断髪式

1月23日(水)

1:30に受験講座開始のチャイムが鳴ると同時に、Sさんが化学の教室に入ってきました。思わず目が釘付けになってしまいました。昨日A大学の面接練習をした時には背中の真ん中へんまであった髪が、ばっさり切られていたんです。若干オタクっぽい感じだった顔つきが、耳をすっきり出して精悍になりました。Sさん自身もちょっぴり気になるのか、いつもより髪に手をやる頻度が多いように見受けられました。

Sさんの髪は長かったですが、きちんとまとめられていましたから、むさ苦しいとか無精ったらしいとか、不潔感が漂うようなことはありませんでした。でも、髪を切ったほうが、Sさんの人柄の良さがストレートに感じられます。おそらく、面接官に与える好感度も上がることでしょう。

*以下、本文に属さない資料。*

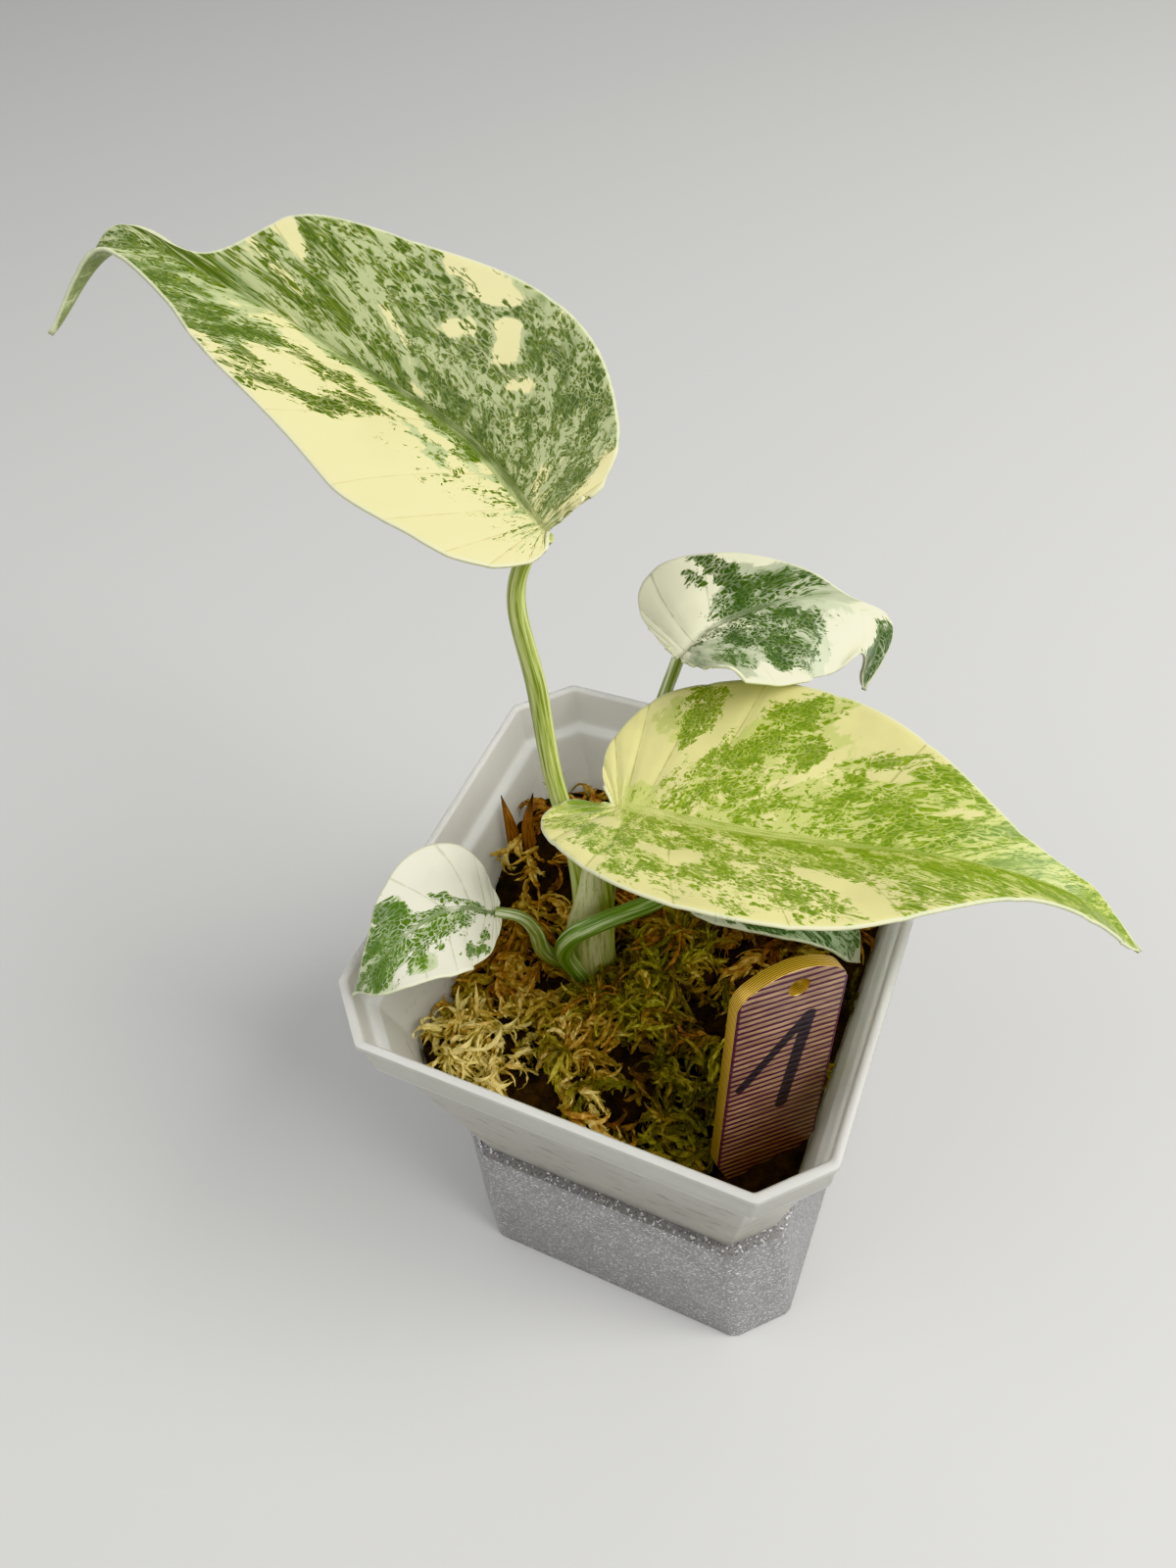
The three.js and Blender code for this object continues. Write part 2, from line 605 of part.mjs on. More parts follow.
// The moss in its three clumps, with holes for whatever stands in it
function mossClumps() {
  const body = mossBody();
  const room = [crownCore(GAP), ...rootSolids(GAP)];
  for (const piece of Object.values(STALKS)) room.push(stalk(piece.line, piece.radii, 8, 14, GAP));
  for (const points of Object.values(DRY_TIPS)) room.push(stalk(points, [1.3, 1, 0.25], 5, 5, GAP));
  room.push(toSolid(label(GAP)));
  room.push(sheath(GAP));
  const standing = wasm.Manifold.union(room);

  const top = 110;
  const inPot = potRoom();
  const paleBlock = block(PALE_CLUMP, MOSS_SPLIT_FLOOR + GAP, top);
  const greenBlock = block(GREEN_RIDGE, MOSS_SPLIT_FLOOR + GAP, top);
  const paleRoom = block(grown(PALE_CLUMP, GAP * 1.4), MOSS_SPLIT_FLOOR, top + 1);
  const greenRoom = block(grown(GREEN_RIDGE, GAP * 1.4), MOSS_SPLIT_FLOOR, top + 1);

  const pale = body.add(strandsIn(PALE_CLUMP, 20, 11, 3.6, 0.7)).intersect(paleBlock);
  const green = body.add(strandsIn(GREEN_RIDGE, 30, 23, 4.4, 0.8)).intersect(greenBlock).intersect(inPot);
  const brownStrands = strandsIn(POT_MOUTH, 84, 37, 4, 0.8).intersect(inPot);
  const brown = body.add(brownStrands).subtract(paleRoom).subtract(greenRoom);
  return {
    moss_brown_bed: largestBody(brown.subtract(standing)),
    moss_green_ridge: largestBody(green.subtract(standing)),
    moss_pale_clump: largestBody(pale.intersect(inPot).subtract(standing)),
  };
}

function material(color, roughness, metalness = 0) {
  return new THREE.MeshStandardMaterial({ color, roughness, metalness });
}

function clearPlastic() {
  const plastic = material(0xd9dcda, 0.45);
  plastic.transparent = true;
  plastic.opacity = 0.55;
  return plastic;
}

const group = new THREE.Group();

function addPiece(name, geometry, finish) {
  const mesh = new THREE.Mesh(geometry, finish);
  mesh.name = name;
  group.add(mesh);
}

addPiece('cover_pot', coverPot(), material(0xb4b4b8, 0.4, 0.6));
addPiece('clear_pot', clearPot(), clearPlastic());

const mossColors = { moss_brown_bed: 0x6e4a22, moss_green_ridge: 0x7f7a26, moss_pale_clump: 0xb79a55 };
for (const [name, solid] of Object.entries(mossClumps())) {
  addPiece(name, toGeometry(solid), material(mossColors[name], 0.95));
}
for (const [name, points] of Object.entries(DRY_TIPS)) {
  addPiece(name, toGeometry(dryTip(points)), material(0x7a4a1c, 0.8));
}

addPiece('crown', crown(), material(0xb9bd7e, 0.5));
for (const [name, piece] of Object.entries(STALKS)) {
  addPiece(name, toGeometry(stalk(piece.line, piece.radii, 8, 14)), material(piece.color, 0.45));
}
for (const [name, leaf] of Object.entries(BLADES)) {
  addPiece(name, blade(leaf), material(leaf.color, 0.45));
}
addPiece('label_tag', label(), material(0x8c6a4a, 0.35, 0.4));

export default group;
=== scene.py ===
import math
import random

import bmesh
import bpy
import numpy as np
from mathutils import Matrix, Vector
from mathutils.noise import turbulence_vector


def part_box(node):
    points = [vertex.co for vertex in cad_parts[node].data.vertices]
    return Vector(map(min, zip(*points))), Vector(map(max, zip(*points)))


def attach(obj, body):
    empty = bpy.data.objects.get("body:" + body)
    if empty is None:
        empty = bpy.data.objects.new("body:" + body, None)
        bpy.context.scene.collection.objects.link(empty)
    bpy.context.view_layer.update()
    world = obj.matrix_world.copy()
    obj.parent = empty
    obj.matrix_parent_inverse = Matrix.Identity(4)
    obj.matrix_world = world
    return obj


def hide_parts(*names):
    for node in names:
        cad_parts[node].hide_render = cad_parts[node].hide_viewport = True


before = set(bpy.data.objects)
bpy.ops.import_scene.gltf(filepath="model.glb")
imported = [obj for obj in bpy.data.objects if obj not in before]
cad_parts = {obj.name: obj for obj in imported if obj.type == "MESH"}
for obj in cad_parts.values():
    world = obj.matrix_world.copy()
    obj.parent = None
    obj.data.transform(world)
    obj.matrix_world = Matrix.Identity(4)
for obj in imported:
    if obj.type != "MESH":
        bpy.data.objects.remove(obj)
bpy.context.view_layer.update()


# Cover pot: the outer holder, a square cup with cut corners, printed layer by layer in silver
# glitter plastic. It is a little wider at its foot, and the clear pot just stands in it.

def pot_mesh(name, section, rounding):
    """A cup from the levels of its wall, up outside, over the rim and down inside to its floor.

    Each level is half the width, the cut off each corner and the height, in millimetres.
    """
    shape = bmesh.new()
    rings = []
    for half, cut, height in section:
        flat = half - cut
        corners = [(half, -flat), (half, flat), (flat, half), (-flat, half),
                   (-half, flat), (-half, -flat), (-flat, -half), (flat, -half)]
        made = bmesh.ops.create_circle(shape, segments=8, radius=1)["verts"]
        for vertex, (x, y) in zip(made, corners):
            vertex.co = Vector((x, y, height)) / 1000
        rings.append(list({edge for vertex in made for edge in vertex.link_edges}))
    for low, high in zip(rings, rings[1:]):
        bmesh.ops.bridge_loops(shape, edges=low + high)
    for end in (rings[0], rings[-1]):
        bmesh.ops.contextual_create(shape, geom=end)
    around = {edge for ring in rings for edge in ring}
    upright = [edge for edge in shape.edges if edge not in around]
    bmesh.ops.bevel(shape, geom=upright, offset=rounding / 1000, segments=3, profile=0.5,
                    affect="EDGES", material=-1)
    bmesh.ops.recalc_face_normals(shape, faces=shape.faces)
    mesh = bpy.data.meshes.new(name)
    shape.to_mesh(mesh)
    shape.free()
    return mesh


def add_piece(name, mesh, materials, replaces):
    """Puts a finished mesh in the scene as a piece of the part."""
    piece = bpy.data.objects.new(name, mesh)
    bpy.context.scene.collection.objects.link(piece)
    for material in materials:
        mesh.materials.append(material)
    mesh.shade_smooth()
    mesh.set_sharp_from_angle(angle=math.radians(50))
    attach(piece, "root")
    if replaces:
        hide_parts(*replaces)
    return piece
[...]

「外見ではなく中身だ」とはよく言われますが、「人は見た目が9割」とか「100%」とかという本やテレビ番組もあります。そこまでいかなくても、外見の第一印象でその人の人間性まで推し測られてしまうというのが、現実の人間関係です。Sさんも、それは意識していたことでしょう。

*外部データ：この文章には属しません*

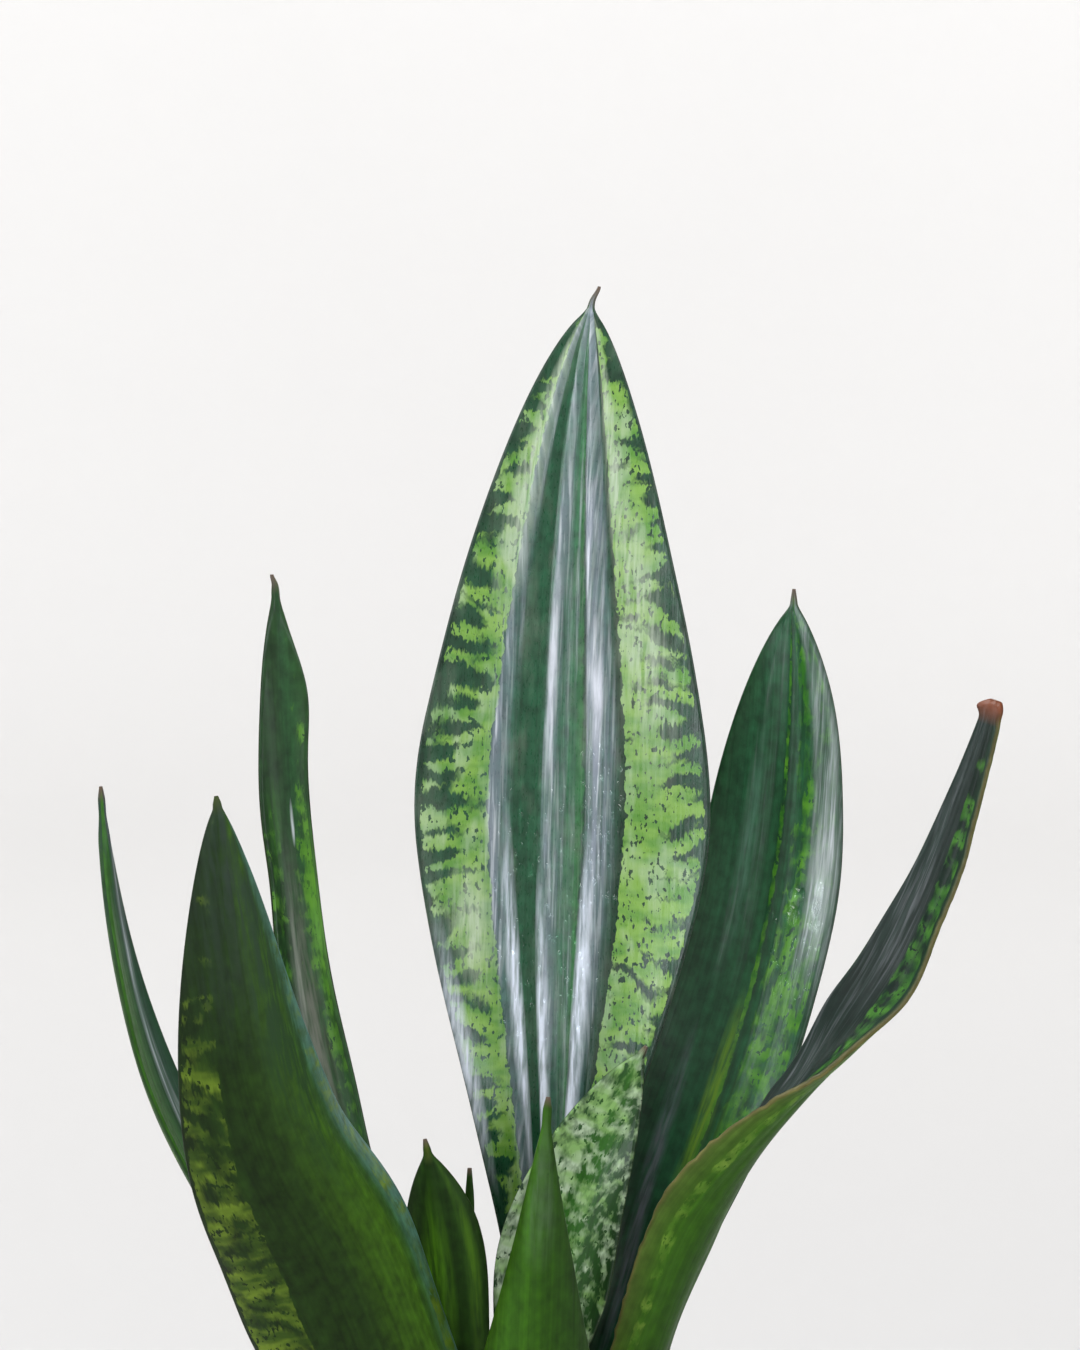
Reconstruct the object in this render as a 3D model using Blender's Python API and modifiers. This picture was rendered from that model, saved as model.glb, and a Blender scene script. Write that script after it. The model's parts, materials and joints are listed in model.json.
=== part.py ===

私だって、新学期の初授業で受けた印象で、その学生の人となりを決め付けてしまうことがあります。そして、それを修正するには、意外と時間がかかるものなのです。わずか10分か15分の入試面接では、修正不能かもしれません。どんなにすばらしい志望理由や学習計画や将来設計を語ったとしても、昨日までのSさんだと眉につばをつけられてしまったかもしれません。

授業後、Sさんに話しを聞いたら、日本へ来て初めて髪を切ったのだそうです。そして、その髪を寄付したそうです。SさんがA大学に入学する頃には、Sさんの髪で作られたウィッグをかぶった人が、どこかの町を歩いているかもしれません。